In the United States, there has been a strong push to reform our general education in recent years, with federal initiatives like No Child Left Behind and Race to the Top capturing headlines as innovative ways to improve the worst-performing schools in our country. On the other extreme are teachers like me who are working primarily with students one on one in intensive hour-long lessons on a weekly basis to achieve the pinnacle of possibility. One thing that has always fascinated me is the question of talent: is it innate, or can one learn it? Many of my teachers have made statements such as “anyone can be taught how to play the cello, but there are some things that are innate and cannot be taught,” “That’s god-given talent” and so on. I have had the pleasure to work closely with many students over the past 13 years of my professional career in the Chiara Quartet. Some were beginners, some very advanced, some were considered prodigies, others were considered untalented by their teachers or their peers. In many hours of lessons with these students, I have found both cases that support and contradict this conventional wisdom.
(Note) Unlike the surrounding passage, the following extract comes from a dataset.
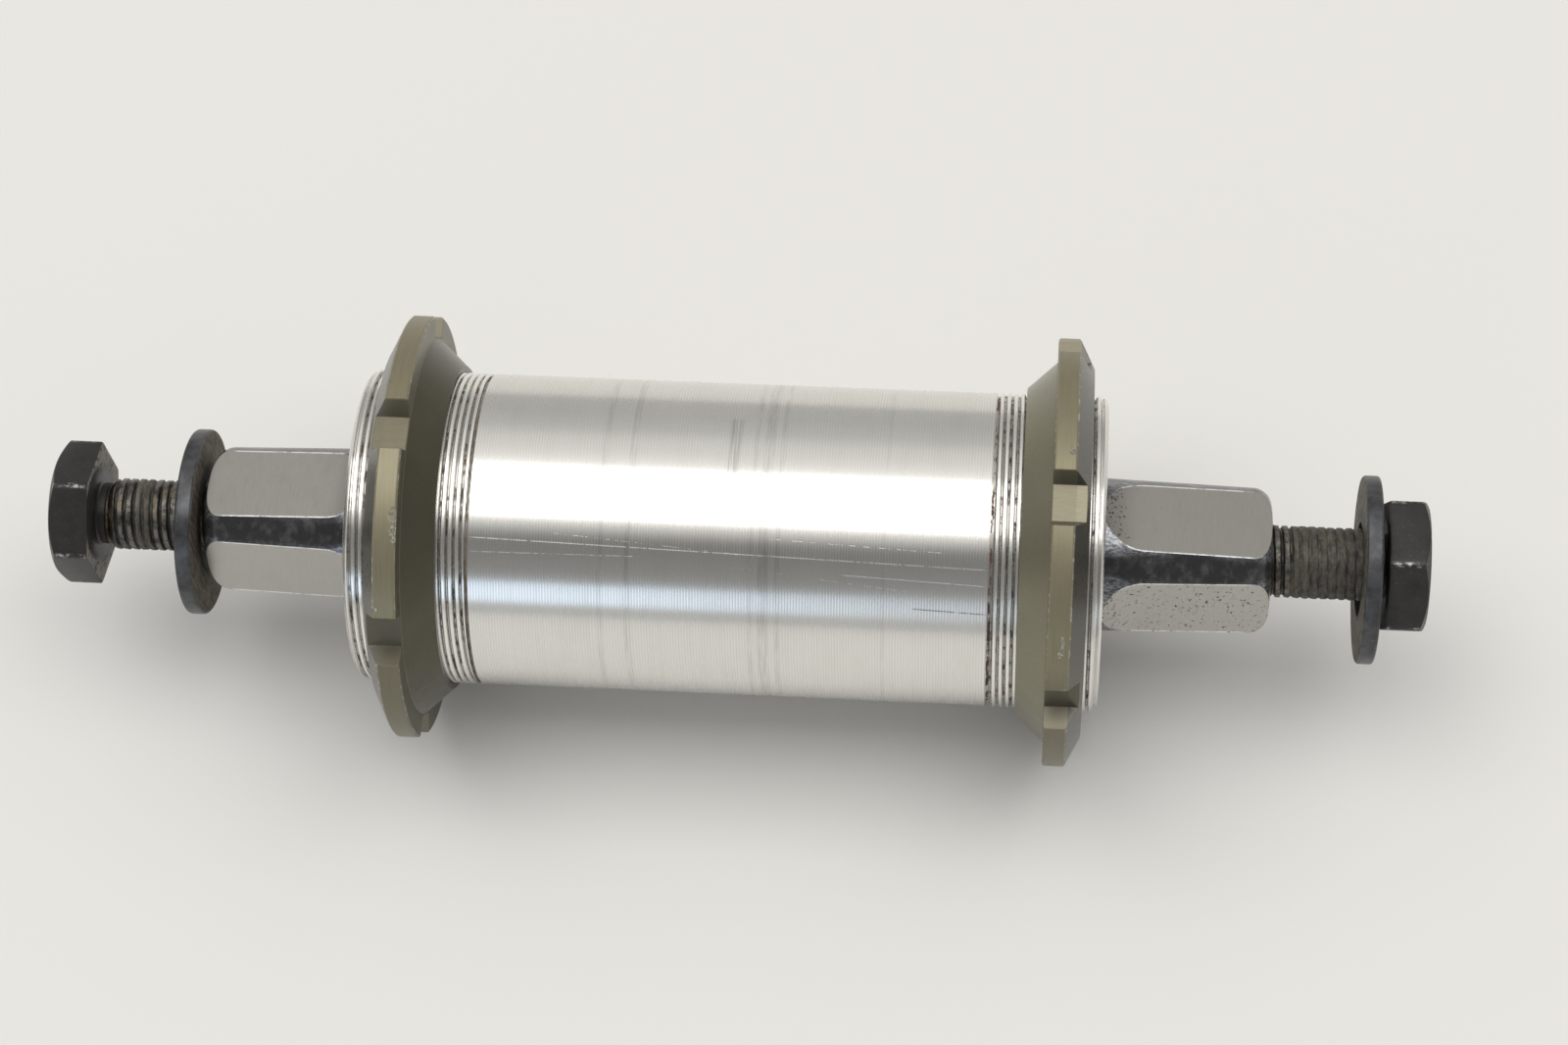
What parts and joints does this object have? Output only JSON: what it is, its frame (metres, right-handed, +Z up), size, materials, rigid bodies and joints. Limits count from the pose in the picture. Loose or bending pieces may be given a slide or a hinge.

After years of work as a teacher and an observer of my own improvement in areas such as music, chess, soccer, programming and writing, I have come to believe that there is a process by which all human beings are capable of speeding up the learning process to approximate what we think of as “talent.” In short: you can improve your talent. Lately, I have begun to actively implement these ideas in my own teaching with very interesting results. Before I continue, I should state the caveat that this is not a scientific paper, and all results are anecdotal. There are many resources available that address the question of how we learn, should you wish to examine the field further. I will only be speaking of my own experience as a teacher and as a learner. In addition, I am going to speak from the perspective of assuming some basic motivation is in place for the student, such that the student is at least attempting to improve already, and has no active animosity to learning the task. Developing a love for music is a separate but equally important part of improving, and I may blog about that in the future, as there are some ways to help that along, but it is one of the great challenges of education that I still find to be an unsolved mystery.
Often, students will approach me with questions similar to these:
– How do I play more in tune?
– Am I making a good sound?
– Do you think I should focus on technique or music?
– What should my bow arm look like?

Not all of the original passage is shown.